Six Ohio counties have declared themselves “Alternative Energy Zones” under a state law enacted last year that reshaped the tax regime for renewable and advanced energy projects. The designation speeds the approval process for developers, reducing the uncertainty and cost of seeking county-by-county approval, and locks in revenue at a set rate for the counties where energy projects are located. The long-term viability of the new arrangement in these counties is unclear, however, because the authorizing law will sunset at the end of this year without legislative action.

The law in question, passed by the Ohio General Assembly as Senate Bill 232, significantly reduced the state tax burden on renewable and advanced sources of energy generation, such as solar, wind, co-generation, and clean coal. Under the old laws, taxes on solar and wind were estimated to be approximately $115,000 and $40,000 per megawatt (MW), respectively—rendering Ohio a less competitive marketplace for deployment of these technologies. The new law reduces this tax burden on qualifying projects to $6,000 to $9,000 per MW.

SB 232 works by exempting qualifying energy facilities from real and personal property taxation upon meeting certain specified requirements.

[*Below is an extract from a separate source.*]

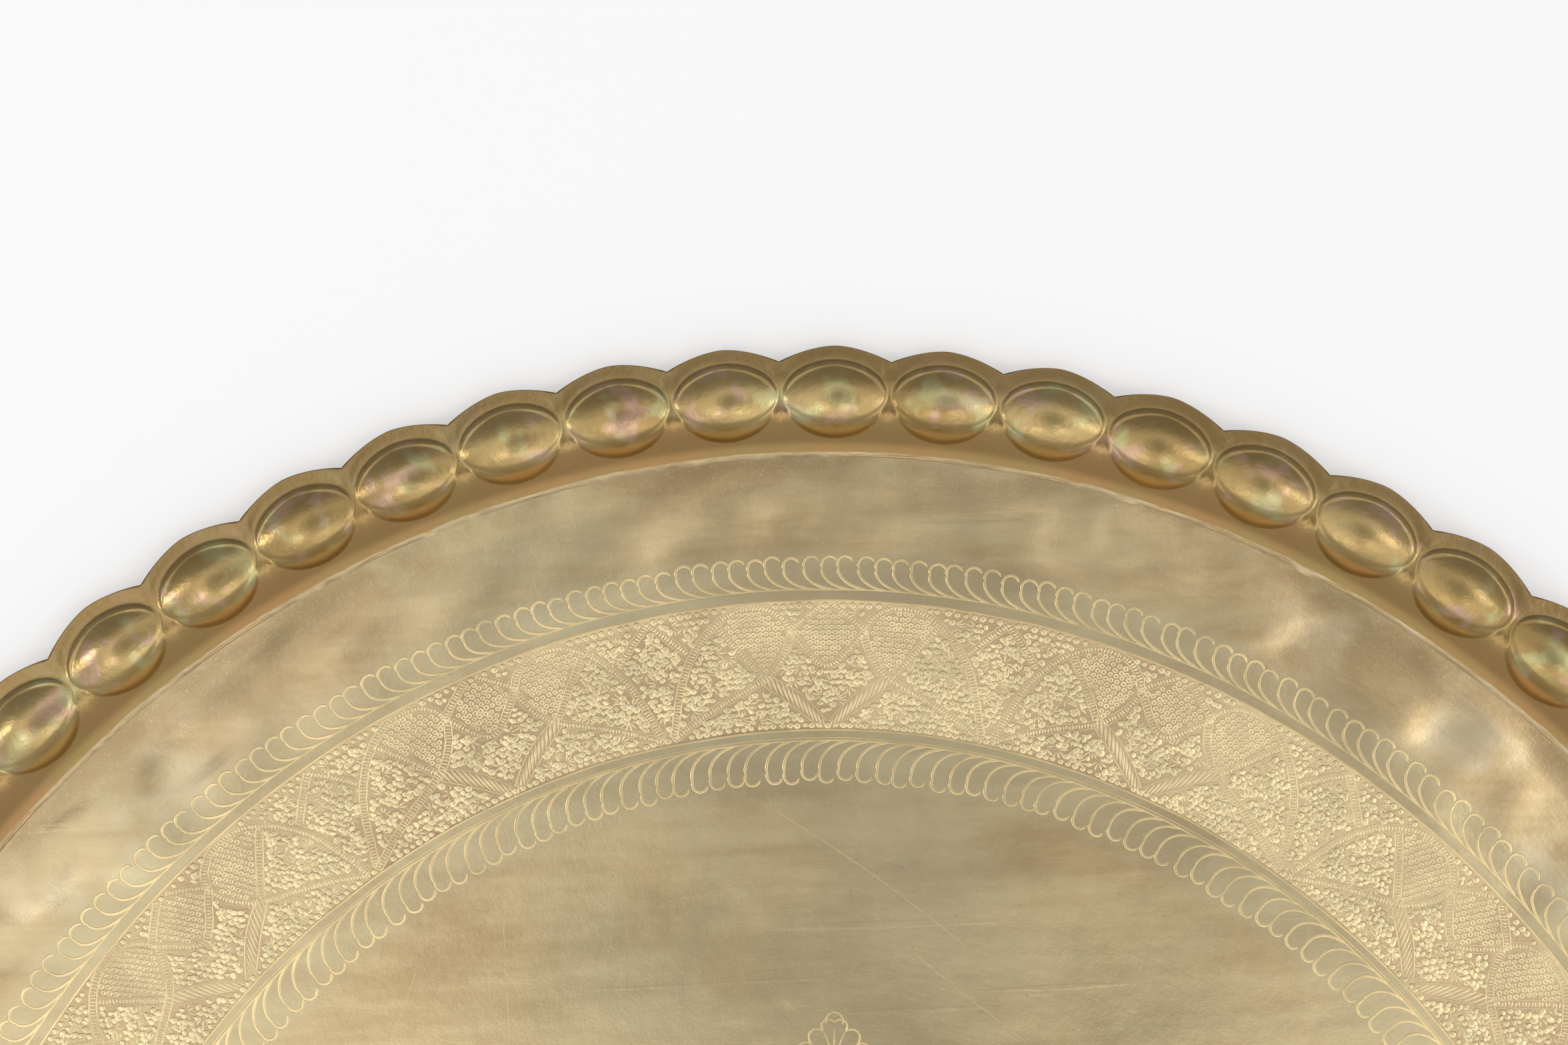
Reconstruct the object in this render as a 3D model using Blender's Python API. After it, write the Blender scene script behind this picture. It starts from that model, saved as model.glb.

In place of those taxes, owners of eligible projects are required to make “payments in lieu of taxes” (PILOTs) of $7,000 per MW for solar projects and $6,000 to $8,000 per MW for all other renewable energy projects, plus clean coal and nuclear.

Projects with a nameplate capacity of 5 MW or more must receive formal approval from county commissioners in each county where the project is located. Additionally, commissioners may negotiate for additional service payments from the owners of those projects. Taken together, the service payments and PILOT payments cannot exceed $9,000 per MW.

Alternatively, county commissioners can adopt a resolution declaring the county to be an Alternative Energy Zone. Under such a resolution, county commissioners prospectively agree to approve all applications for energy projects seeking the tax treatment under SB 232. The resolution can also set the additional service payment that eligible projects will have to make in addition to the PILOT payment.

So far, six Ohio counties have adopted Alternative Energy Zone resolutions: Clinton, Hardin, Noble, Paulding, Putnam and Van Wert. And a seventh, Henry County, is considering doing so. The counties are mostly clustered in northwest Ohio, where a number of large wind farms are under development.

News reports indicate that commissioners in Alternative Energy Zone counties view the designation as a potent economic development tool. For energy developers considering sites, the automatic approval of projects in Alternative Energy Zone counties removes a potentially lengthy step in the development process and signals a county’s openness to renewable and advanced energy projects. The resolutions also provide more certainty about the additional service payments that project owners must make. The counties that have designated themselves as Alternative Energy Zones thus far have opted to charge eligible projects the maximum amount available under SB 232, or $9,000 per MW.

Counties’ use of the Alternative Energy Zone designation, however, may ultimately be short-lived. The changes to the Ohio tax code in SB 232 are set to expire on December 31, 2011. Efforts to extend SB 232 are currently underway, and counties’ ability to take advantage of the Alternative Energy Zone designation will depend on the success of a legislative fix.